O presidente em exercício Michel Temer está sendo pressionando por aliados a abrir o que eles afirmam ser a “caixa-preta” da gestão Dilma Rousseff. A medida seria uma forma de revidar aos insistentes ataques da presidente afastada de que foi vítima de um golpe articulado pelo PMDB e pela oposição.

Para esses aliados, com o anúncio feito anteontem de que vai percorrer o País e o mundo para “denunciar o golpe”, Dilma desprezou até agora os acenos de Temer de que fará um governo sem retaliações às forças políticas derrotadas até agora no processo de impeachment da petista.

Em análises reservadas, conselheiros, assessores e ministros de Temer avaliavam ontem que a repercussão na opinião pública, especialmente na imprensa internacional, das declarações de Dilma ao deixar o cargo foram desfavoráveis para o novo governo e amplificaram o ambiente de incertezas quanto ao futuro das crises política e econômica do País.

Outro argumento importante do grupo que defende o revide é o de que Temer não pode ser culpado pelos erros administrativos de Dilma.
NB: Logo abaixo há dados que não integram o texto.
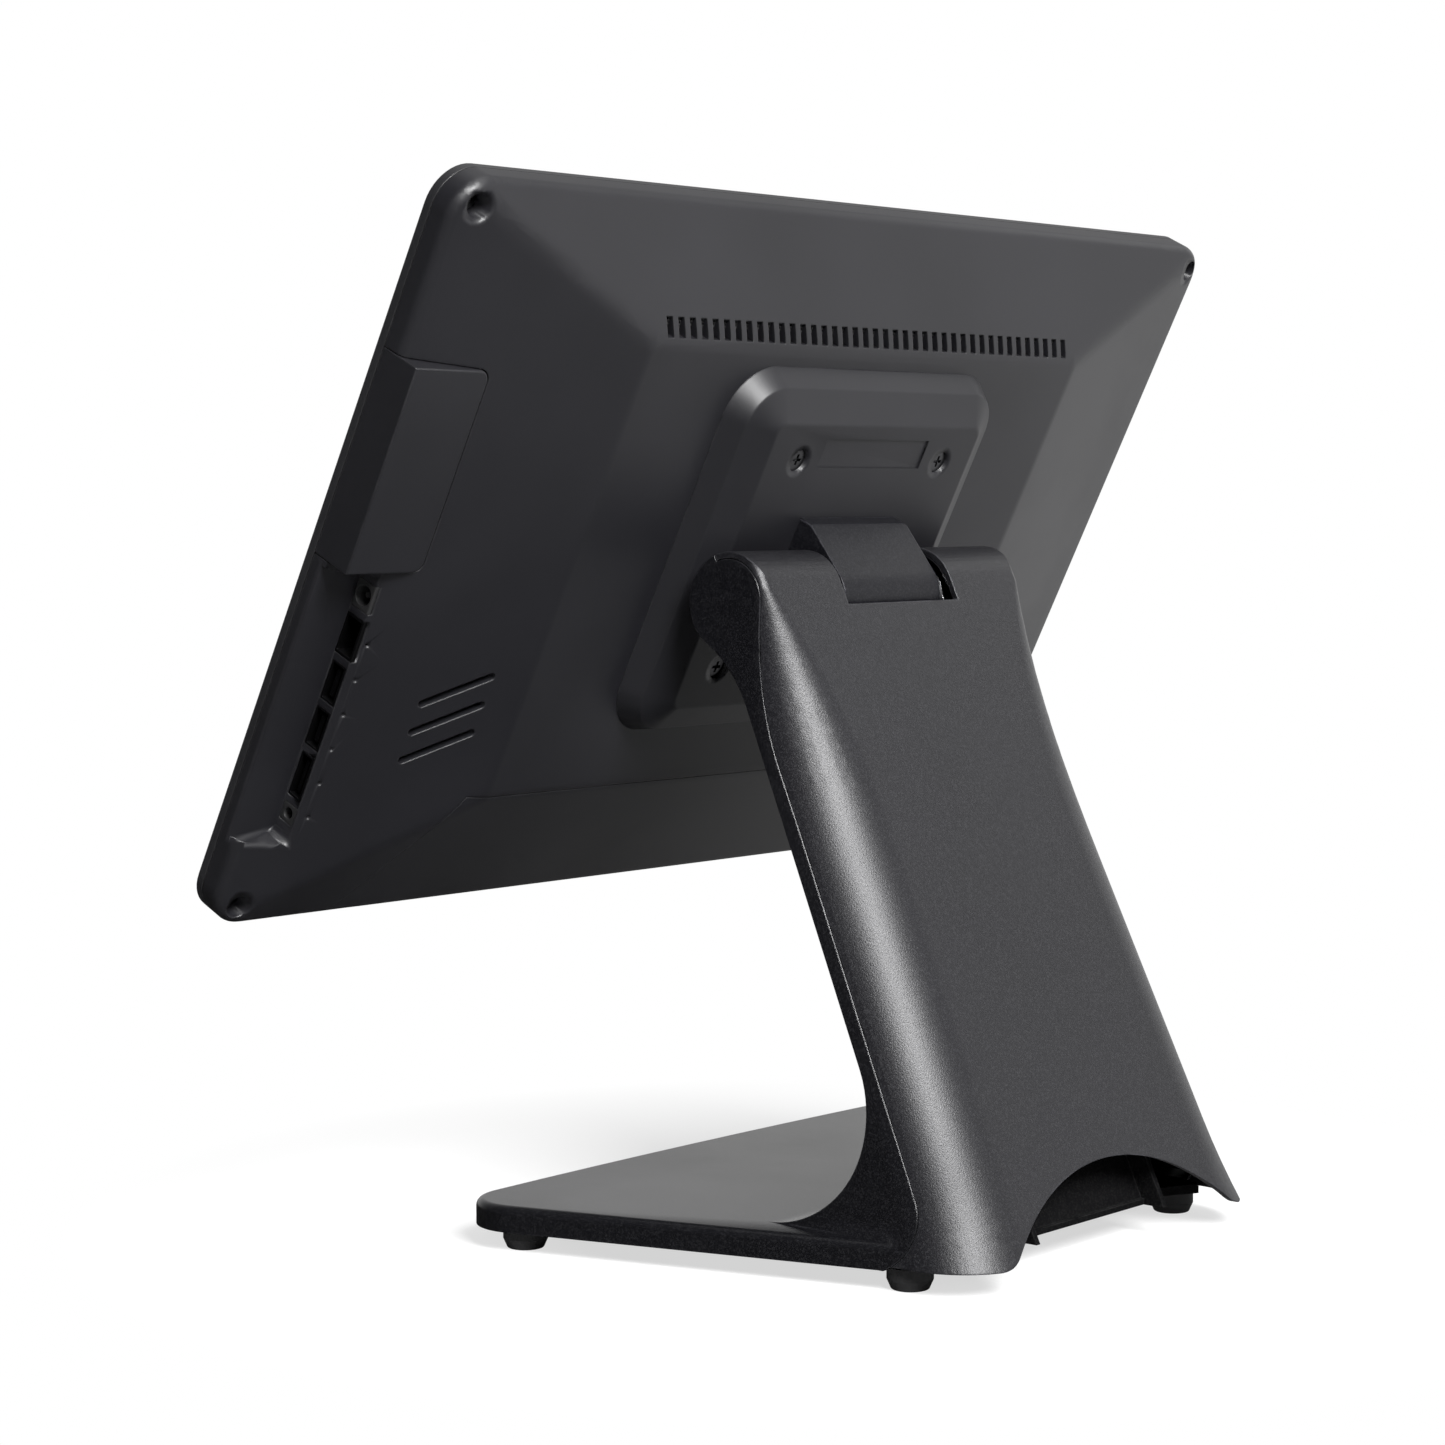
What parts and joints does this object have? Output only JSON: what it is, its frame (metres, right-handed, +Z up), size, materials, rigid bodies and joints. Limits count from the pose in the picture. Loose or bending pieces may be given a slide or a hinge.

Segundo eles, a situação encontrada no governo federal é de descalabro com as contas públicas.

 

Ontem, a equipe do presidente em exercício decidiu tornar públicos todos os cortes em programas sociais adotados pela presidente afastada Dilma Rousseff, “para que amanhã não se queira impingir ao governo que assumiu algumas questões de diminuição de programas sociais que já foram feitas desde o começo do ano”, disse o ministro do Planejamento, Romero Jucá. Ele citou como exemplo o programa Minha Casa Minha Vida, cujas parcelas foram reajustadas.